start INFORMATION GIVEN

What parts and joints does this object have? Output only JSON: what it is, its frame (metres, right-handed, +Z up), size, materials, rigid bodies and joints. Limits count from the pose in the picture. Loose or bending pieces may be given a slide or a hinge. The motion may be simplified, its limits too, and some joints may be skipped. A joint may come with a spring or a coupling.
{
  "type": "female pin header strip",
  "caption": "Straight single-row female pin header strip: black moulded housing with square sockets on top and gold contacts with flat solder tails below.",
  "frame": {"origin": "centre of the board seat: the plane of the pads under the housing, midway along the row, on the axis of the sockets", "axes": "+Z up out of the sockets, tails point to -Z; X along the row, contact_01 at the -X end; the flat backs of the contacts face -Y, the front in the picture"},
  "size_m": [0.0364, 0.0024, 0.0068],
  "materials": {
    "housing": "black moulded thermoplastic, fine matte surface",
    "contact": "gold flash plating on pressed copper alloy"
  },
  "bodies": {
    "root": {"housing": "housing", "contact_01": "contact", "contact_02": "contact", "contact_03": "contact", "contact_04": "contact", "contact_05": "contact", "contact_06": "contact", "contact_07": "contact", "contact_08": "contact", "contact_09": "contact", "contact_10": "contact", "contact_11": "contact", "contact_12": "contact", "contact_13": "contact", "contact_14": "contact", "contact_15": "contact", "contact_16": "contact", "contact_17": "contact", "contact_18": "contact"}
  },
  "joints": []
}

end INFORMATION GIVEN
start INFORMATION GIVEN

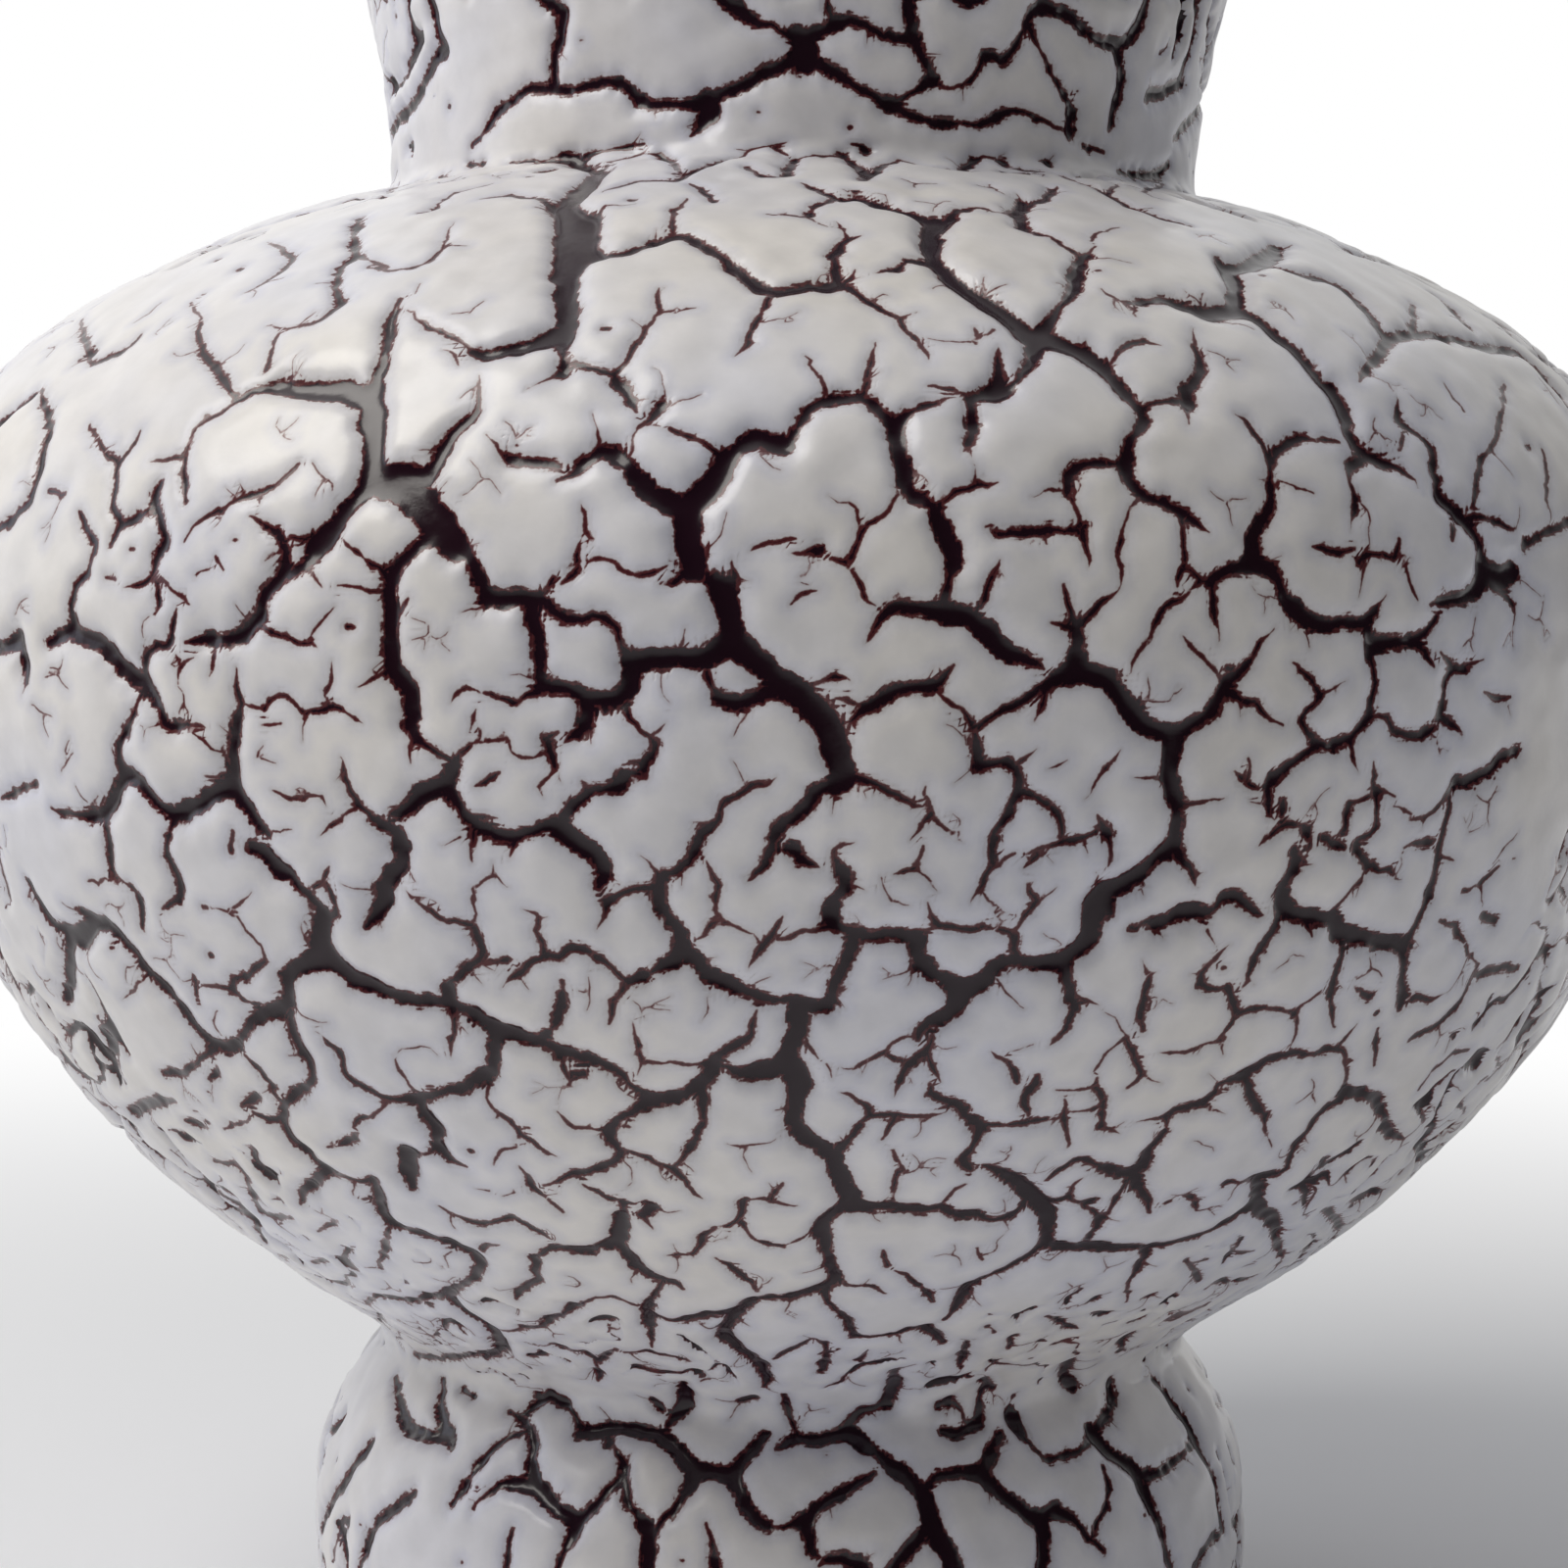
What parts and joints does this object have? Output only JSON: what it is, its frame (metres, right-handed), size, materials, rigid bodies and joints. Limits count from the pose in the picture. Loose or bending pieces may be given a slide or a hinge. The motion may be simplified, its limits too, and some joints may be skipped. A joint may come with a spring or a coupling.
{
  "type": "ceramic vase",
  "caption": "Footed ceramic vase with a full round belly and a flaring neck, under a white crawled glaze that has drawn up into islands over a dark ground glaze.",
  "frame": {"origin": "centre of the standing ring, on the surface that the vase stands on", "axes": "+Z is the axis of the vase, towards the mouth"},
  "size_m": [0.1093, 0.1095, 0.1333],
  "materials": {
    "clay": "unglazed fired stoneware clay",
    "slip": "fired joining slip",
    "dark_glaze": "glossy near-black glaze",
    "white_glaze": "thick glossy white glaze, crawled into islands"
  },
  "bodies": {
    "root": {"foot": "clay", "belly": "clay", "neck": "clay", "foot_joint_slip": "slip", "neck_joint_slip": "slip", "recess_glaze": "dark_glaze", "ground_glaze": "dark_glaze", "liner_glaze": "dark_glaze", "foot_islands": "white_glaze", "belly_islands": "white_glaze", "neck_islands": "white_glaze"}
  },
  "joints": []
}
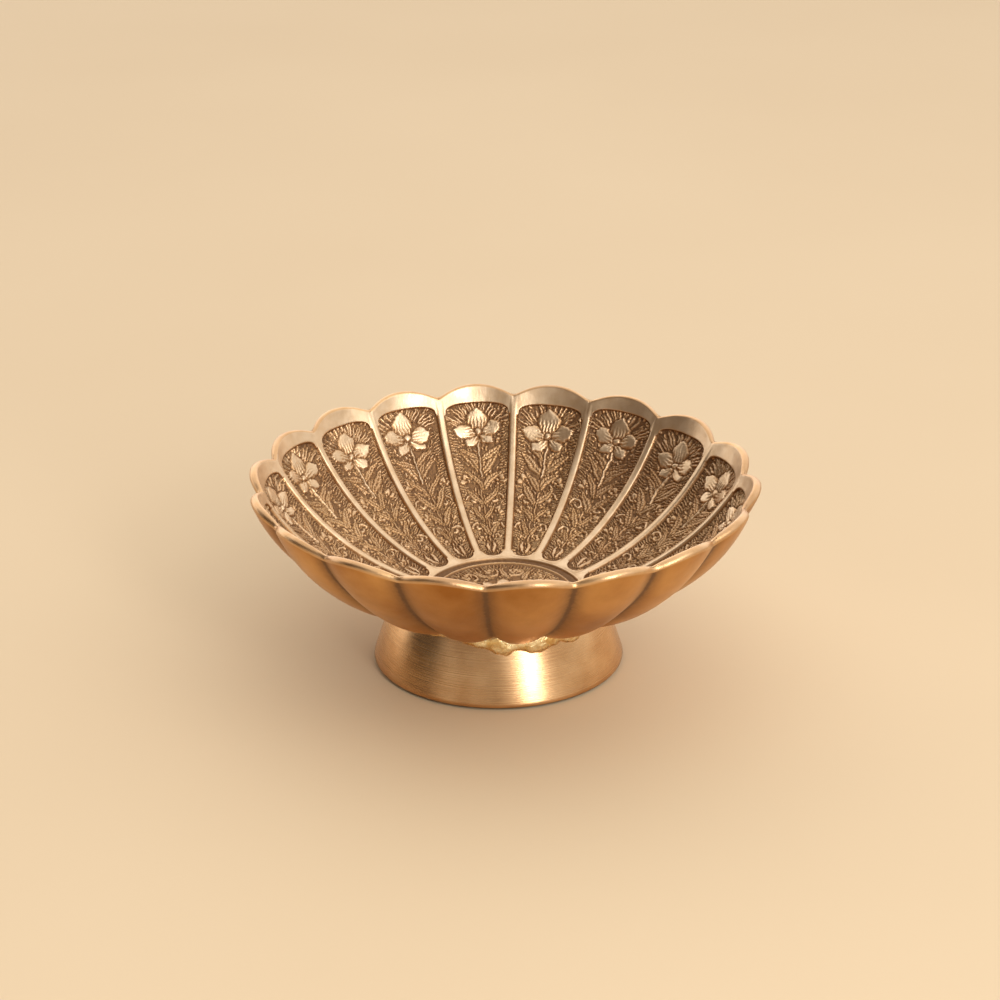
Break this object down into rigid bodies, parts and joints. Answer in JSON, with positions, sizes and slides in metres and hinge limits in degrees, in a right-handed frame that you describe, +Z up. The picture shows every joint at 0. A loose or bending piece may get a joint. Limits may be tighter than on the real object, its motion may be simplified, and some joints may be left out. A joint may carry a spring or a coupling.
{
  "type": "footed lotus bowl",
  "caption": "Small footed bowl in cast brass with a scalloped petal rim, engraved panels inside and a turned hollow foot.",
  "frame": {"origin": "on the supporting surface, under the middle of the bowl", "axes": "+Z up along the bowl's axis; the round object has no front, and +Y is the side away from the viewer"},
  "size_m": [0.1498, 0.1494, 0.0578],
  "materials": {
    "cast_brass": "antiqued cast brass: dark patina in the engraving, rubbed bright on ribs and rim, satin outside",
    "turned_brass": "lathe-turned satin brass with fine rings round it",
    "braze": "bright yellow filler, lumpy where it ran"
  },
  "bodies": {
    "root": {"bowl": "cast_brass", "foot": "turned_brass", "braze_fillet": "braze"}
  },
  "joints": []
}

end INFORMATION GIVEN

### THE PROBLEM
Copy the lines from the entries above in which the word "only" appears.

### EXERCISE RESPONSE
What parts and joints does this object have? Output only JSON: what it is, its frame (metres, right-handed, +Z up), size, materials, rigid bodies and joints. Limits count from the pose in the picture. Loose or bending pieces may be given a slide or a hinge. The motion may be simplified, its limits too, and some joints may be skipped. A joint may come with a spring or a coupling.
What parts and joints does this object have? Output only JSON: what it is, its frame (metres, right-handed), size, materials, rigid bodies and joints. Limits count from the pose in the picture. Loose or bending pieces may be given a slide or a hinge. The motion may be simplified, its limits too, and some joints may be skipped. A joint may come with a spring or a coupling.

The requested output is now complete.